Fincher-Hughes said she doubts she’ll see a profit this year.

“But I am providing jobs,” she said. “If I can at least provide a living wage for the people who work here, I’m OK with that.”

But uncertainty continues for the industry.

Petty worries about the long-term consequences. Many restaurants, especially those that are locally and independently owned, never have a surplus of cash flow at the best of times. Petty estimates that his sales are down 75 percent from this time last year.

“I don’t know how many of us will be able to survive six months like this,” Petty said. “It’s day to day.”

Lynn Minges, president and CEO of the North Carolina Restaurant & Lodging Association, recently said that at least 30 percent of the state’s smaller independent restaurants are in danger of closing in coming months.

“It’s definitely something we’ve talked to our members about,” she said. They are also tracking a decline in employment across the state and watching how proposals in Congress could help.
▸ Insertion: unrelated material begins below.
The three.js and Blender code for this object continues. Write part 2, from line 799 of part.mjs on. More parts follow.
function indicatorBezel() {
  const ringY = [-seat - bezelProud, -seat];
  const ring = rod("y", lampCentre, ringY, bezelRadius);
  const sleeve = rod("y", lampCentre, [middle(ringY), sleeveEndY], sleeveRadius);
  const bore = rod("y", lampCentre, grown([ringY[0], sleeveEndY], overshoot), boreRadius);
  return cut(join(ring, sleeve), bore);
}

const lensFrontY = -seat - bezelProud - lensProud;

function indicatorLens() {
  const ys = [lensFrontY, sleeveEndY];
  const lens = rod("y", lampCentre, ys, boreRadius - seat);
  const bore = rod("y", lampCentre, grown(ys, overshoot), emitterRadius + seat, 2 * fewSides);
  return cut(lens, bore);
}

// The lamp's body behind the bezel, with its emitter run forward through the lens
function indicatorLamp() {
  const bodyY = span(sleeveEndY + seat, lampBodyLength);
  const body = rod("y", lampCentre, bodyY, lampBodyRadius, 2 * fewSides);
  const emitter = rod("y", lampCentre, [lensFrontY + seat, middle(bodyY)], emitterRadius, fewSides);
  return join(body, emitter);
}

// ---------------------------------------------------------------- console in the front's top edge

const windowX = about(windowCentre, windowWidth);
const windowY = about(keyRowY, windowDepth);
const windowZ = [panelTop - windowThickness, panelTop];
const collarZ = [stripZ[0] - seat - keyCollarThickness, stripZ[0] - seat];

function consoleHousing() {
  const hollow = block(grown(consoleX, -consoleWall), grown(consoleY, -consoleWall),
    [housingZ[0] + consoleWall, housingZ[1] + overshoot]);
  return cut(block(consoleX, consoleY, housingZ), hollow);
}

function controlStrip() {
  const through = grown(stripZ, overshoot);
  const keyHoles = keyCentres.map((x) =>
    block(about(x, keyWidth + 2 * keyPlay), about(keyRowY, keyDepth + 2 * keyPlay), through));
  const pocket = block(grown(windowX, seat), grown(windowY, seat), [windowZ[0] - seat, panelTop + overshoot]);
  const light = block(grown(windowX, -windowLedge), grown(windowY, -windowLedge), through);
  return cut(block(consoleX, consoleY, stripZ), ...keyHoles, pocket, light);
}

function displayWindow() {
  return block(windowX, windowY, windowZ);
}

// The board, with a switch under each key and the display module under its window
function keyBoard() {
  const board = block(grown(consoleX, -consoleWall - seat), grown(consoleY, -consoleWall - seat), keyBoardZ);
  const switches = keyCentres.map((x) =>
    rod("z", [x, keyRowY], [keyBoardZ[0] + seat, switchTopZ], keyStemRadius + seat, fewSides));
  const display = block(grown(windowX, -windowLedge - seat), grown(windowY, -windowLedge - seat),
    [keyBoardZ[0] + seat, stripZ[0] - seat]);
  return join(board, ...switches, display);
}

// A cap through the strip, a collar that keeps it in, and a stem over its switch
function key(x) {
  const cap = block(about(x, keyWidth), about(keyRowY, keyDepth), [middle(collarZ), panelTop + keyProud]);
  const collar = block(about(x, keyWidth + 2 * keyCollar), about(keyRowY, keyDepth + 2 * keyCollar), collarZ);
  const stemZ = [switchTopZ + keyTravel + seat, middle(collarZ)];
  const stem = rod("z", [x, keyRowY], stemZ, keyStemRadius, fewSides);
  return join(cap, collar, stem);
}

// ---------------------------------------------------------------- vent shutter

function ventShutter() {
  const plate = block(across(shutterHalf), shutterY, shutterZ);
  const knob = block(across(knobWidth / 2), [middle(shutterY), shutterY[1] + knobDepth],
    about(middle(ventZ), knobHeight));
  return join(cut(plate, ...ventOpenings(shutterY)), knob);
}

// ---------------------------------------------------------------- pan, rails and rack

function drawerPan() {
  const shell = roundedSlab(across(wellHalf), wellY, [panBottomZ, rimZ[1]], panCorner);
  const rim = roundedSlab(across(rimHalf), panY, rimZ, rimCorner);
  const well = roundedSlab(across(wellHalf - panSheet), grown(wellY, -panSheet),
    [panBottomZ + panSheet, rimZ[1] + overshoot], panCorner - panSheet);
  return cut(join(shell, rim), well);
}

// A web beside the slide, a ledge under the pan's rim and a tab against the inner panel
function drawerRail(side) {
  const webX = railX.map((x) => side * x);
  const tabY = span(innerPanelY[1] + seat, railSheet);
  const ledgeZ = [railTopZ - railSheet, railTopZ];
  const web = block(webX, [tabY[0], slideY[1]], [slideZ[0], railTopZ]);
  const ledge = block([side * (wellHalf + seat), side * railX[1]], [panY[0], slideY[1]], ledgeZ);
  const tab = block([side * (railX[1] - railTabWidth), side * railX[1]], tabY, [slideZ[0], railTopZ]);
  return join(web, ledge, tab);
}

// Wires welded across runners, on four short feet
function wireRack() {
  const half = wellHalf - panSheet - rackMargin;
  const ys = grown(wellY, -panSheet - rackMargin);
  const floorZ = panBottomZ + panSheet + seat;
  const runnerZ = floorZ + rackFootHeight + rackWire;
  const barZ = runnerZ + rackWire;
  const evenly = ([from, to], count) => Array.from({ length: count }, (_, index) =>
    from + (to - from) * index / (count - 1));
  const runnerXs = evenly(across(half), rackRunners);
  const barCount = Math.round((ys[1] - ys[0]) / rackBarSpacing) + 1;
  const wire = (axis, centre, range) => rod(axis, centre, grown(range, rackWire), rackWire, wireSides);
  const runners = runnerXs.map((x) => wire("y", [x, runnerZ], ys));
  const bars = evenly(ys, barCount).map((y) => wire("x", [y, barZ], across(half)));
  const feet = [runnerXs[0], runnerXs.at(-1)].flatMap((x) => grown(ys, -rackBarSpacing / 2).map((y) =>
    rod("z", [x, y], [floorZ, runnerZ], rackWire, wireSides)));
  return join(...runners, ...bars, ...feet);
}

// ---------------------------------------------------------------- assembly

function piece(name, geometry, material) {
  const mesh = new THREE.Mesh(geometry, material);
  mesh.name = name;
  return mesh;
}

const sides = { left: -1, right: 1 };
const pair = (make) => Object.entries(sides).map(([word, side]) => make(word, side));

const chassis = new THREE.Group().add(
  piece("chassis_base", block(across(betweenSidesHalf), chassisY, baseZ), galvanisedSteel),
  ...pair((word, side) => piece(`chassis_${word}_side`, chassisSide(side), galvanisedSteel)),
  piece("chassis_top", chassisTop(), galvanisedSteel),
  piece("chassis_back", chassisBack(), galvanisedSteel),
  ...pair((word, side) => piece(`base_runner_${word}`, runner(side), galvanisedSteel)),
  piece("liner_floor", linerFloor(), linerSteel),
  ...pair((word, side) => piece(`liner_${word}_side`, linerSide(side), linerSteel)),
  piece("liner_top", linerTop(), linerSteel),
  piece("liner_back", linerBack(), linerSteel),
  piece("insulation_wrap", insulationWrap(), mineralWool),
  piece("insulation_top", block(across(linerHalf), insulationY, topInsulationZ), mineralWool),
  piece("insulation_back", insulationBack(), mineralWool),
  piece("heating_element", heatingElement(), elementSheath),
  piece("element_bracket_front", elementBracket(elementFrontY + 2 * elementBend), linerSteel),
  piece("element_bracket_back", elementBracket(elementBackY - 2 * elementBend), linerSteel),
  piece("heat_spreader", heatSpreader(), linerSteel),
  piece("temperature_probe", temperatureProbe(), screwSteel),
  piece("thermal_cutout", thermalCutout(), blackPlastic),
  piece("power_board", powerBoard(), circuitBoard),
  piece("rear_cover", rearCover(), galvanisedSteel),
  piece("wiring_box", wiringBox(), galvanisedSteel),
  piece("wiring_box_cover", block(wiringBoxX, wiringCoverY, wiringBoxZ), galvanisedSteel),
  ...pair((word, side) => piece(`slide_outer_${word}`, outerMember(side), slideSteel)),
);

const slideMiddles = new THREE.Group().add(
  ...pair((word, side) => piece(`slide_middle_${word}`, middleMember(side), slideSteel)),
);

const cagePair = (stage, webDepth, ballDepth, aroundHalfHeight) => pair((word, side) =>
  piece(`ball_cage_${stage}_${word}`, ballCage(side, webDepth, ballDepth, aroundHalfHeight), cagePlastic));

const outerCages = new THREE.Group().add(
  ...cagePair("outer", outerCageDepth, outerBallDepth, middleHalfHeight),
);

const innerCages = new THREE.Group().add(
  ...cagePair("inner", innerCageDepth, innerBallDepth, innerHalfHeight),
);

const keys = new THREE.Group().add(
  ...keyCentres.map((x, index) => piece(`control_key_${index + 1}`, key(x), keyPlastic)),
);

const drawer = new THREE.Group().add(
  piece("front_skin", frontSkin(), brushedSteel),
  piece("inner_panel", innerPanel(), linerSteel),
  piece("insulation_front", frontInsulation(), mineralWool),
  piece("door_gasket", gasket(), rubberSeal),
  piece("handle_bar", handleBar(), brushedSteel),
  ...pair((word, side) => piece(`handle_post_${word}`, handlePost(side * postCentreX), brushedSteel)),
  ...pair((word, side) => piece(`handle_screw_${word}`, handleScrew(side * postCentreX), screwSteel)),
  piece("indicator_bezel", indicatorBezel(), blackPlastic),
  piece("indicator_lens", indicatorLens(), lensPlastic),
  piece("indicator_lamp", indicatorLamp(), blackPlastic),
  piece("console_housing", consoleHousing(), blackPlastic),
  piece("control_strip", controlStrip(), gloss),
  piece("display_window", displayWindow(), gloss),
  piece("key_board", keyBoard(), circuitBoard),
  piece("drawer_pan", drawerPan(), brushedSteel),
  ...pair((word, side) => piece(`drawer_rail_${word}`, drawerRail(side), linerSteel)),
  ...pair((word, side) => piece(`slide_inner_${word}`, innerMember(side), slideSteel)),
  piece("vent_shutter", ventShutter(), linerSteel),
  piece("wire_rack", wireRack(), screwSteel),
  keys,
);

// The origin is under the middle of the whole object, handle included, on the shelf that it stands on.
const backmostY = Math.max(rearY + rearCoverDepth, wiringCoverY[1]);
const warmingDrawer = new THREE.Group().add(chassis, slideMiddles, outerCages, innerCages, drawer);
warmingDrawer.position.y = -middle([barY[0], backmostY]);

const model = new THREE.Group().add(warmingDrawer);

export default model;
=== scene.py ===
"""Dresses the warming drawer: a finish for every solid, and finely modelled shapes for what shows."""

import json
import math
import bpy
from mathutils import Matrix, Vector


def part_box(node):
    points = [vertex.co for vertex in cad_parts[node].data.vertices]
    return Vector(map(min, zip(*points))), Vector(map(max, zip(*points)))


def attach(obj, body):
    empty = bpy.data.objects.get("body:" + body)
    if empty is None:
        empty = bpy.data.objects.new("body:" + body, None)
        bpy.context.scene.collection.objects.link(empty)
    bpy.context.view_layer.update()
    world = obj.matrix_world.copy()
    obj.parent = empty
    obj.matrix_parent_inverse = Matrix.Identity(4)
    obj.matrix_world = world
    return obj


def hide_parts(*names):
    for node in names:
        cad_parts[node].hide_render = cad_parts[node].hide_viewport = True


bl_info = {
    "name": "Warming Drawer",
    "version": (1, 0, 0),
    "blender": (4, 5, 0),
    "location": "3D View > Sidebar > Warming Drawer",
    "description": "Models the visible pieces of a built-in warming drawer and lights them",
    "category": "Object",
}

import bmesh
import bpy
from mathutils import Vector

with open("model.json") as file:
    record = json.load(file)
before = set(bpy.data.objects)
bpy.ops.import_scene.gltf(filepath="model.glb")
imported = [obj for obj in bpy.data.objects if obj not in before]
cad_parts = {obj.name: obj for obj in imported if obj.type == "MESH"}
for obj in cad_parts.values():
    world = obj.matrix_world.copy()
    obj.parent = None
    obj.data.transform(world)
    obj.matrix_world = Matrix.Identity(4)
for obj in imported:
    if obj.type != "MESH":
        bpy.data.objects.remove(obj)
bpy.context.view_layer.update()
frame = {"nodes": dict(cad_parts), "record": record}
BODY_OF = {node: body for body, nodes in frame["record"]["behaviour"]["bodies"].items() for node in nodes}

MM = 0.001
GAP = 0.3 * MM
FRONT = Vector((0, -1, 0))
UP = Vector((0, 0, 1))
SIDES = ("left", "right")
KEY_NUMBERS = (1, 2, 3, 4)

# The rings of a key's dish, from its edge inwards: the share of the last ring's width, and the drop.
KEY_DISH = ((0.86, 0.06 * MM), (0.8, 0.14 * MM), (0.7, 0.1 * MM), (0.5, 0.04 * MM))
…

There are other efforts, too, from both nonprofit and local governments to try and help restaurants.

The James Beard Foundation established a Food and Beverage Industry Relief Fund, but suspended applications after an initial overwhelming response. Washington D.C.-based chef Erik Bruner-Yang started the Power of 10 Initiative that works to get restaurants $10,000 a week to create 10 full-time jobs and provide 1,000 free meals to its direct community. It’s now at 30 restaurants. Many are in Washington, New York and Chicago, but Harper’s Pineville in Charlotte is also among them.
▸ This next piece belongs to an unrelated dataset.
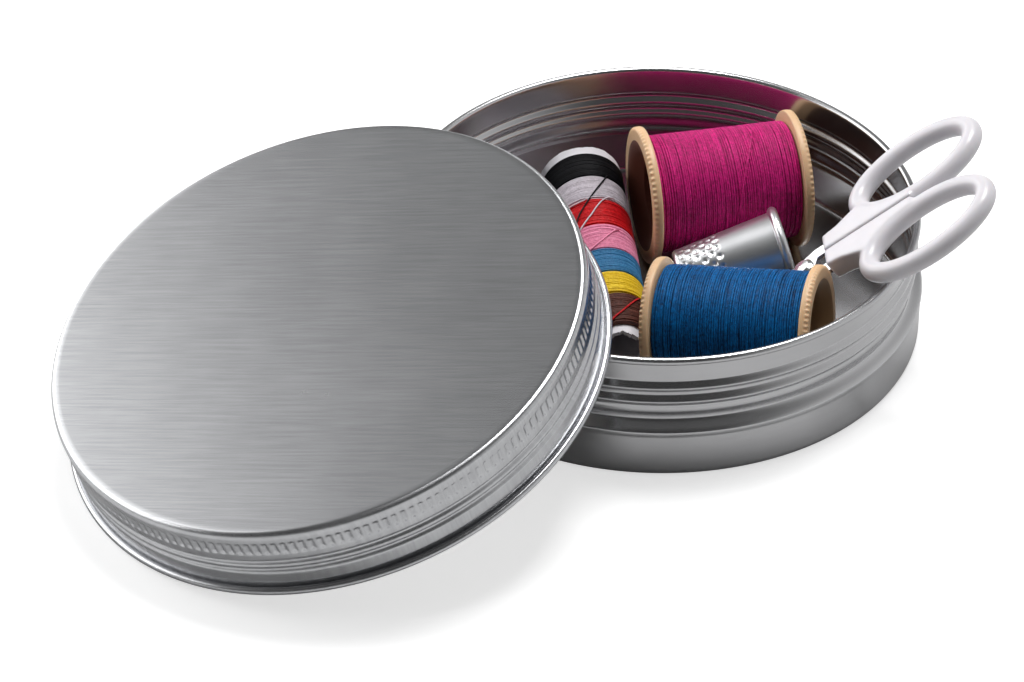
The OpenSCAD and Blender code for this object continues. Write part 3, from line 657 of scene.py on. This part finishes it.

Former Wilmington resident Ashley Relf now lives in Corvallis, Oregon and helped start an effort with two fellow volunteers worried about their local economy. It’s On Us, or IOU, Corvallis crowd sources money to buy meals from restaurants. Those meals are then available to anyone who wants them.

So far, they’ve raised $100,000 for restaurants in the community.

“It’s a really simple model,” Relf said. “It’s absolutely something that could work anywhere.”

Wilmington has made an effort to allow restaurants to add to their allotted 50 percent capacity by adding tables in adjacent parking lots, or on the street in the case of this summer’s Downtown Alive program.

Elsewhere, governments are offering grants and relief loans to these and other small businesses, or adding flexibility to alcohol sales.

As for Petty, he is trying to adapt. He posted videos to social media with instructions on how to create his elaborate charcuterie boards. You can pick up the supplies from him, with an assembly schematic. The popular biscuits and sausage gravy is available as a kit to make for a weekend breakfast. Or you can buy a take-and-bake meatloaf, and containers of pimento cheese, Eastern-style barbecue sauce, or chow chow.

“I think that’s something people are comfortable with right now,” Petty said.

At this point, though, it’s difficult to know what will work or if it will be enough.

“I’m hoping we can survive,” Petty said.

“Support local,” Fincher-Hughes said. “That’s all we can do is support each other.”

Cast Iron Kitchen in Porters Neck recently reopened as a Southern deli, with a focus on prepared and take-out foods.